-------- DATASET EXTRACT --------
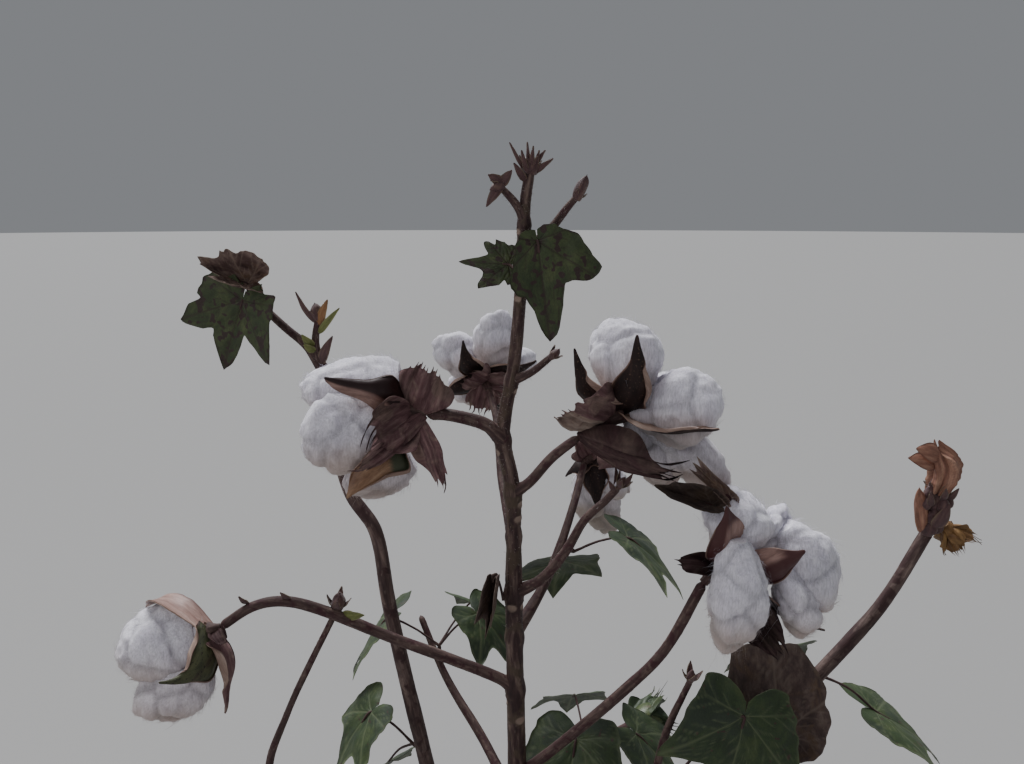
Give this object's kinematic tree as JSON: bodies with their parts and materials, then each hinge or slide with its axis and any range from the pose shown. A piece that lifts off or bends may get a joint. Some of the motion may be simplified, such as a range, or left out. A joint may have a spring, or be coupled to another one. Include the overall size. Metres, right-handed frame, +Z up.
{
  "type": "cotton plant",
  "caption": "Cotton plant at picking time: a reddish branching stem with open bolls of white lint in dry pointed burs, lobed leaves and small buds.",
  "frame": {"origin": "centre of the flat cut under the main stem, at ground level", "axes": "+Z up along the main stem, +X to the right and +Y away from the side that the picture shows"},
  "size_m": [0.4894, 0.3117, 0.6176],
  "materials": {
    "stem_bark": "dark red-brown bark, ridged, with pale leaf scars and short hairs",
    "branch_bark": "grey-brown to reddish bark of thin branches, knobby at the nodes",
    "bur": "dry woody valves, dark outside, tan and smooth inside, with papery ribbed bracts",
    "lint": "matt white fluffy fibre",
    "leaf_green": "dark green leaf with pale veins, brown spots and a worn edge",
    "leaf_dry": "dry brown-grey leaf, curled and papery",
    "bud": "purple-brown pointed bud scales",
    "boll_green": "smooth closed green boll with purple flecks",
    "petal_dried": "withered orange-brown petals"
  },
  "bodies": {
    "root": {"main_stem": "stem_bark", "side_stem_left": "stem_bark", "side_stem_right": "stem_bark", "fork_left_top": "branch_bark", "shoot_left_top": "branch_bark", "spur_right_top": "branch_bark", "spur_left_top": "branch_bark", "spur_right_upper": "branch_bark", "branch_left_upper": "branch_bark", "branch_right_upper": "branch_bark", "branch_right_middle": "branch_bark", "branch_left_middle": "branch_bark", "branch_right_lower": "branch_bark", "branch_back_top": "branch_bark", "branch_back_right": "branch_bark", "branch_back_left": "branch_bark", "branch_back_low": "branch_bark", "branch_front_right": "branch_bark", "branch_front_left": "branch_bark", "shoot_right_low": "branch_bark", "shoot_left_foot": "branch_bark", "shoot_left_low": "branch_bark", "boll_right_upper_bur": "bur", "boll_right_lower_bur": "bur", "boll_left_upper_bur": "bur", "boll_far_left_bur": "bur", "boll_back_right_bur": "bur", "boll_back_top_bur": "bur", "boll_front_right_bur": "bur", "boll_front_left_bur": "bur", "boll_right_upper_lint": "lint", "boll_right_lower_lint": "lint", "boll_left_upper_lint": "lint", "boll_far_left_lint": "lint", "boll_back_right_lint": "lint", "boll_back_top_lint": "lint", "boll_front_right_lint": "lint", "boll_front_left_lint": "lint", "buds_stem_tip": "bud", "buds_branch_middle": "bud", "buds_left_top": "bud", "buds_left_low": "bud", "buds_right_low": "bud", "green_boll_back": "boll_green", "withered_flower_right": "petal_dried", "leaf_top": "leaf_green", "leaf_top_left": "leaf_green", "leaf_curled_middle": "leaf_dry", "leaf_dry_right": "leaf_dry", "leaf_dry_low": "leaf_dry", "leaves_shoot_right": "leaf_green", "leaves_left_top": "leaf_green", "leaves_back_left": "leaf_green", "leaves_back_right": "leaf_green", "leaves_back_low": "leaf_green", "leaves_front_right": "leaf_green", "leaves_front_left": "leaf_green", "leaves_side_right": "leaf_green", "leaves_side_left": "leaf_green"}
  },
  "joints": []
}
--------
- _WHAT YOU HAVE TO DO_:
Look through the data and gather every line with the string "bodies" in it.

- _THE SOLUTION_:
Give this object's kinematic tree as JSON: bodies with their parts and materials, then each hinge or slide with its axis and any range from the pose shown. A piece that lifts off or bends may get a joint. Some of the motion may be simplified, such as a range, or left out. A joint may have a spring, or be coupled to another one. Include the overall size. Metres, right-handed frame, +Z up.
  "bodies": {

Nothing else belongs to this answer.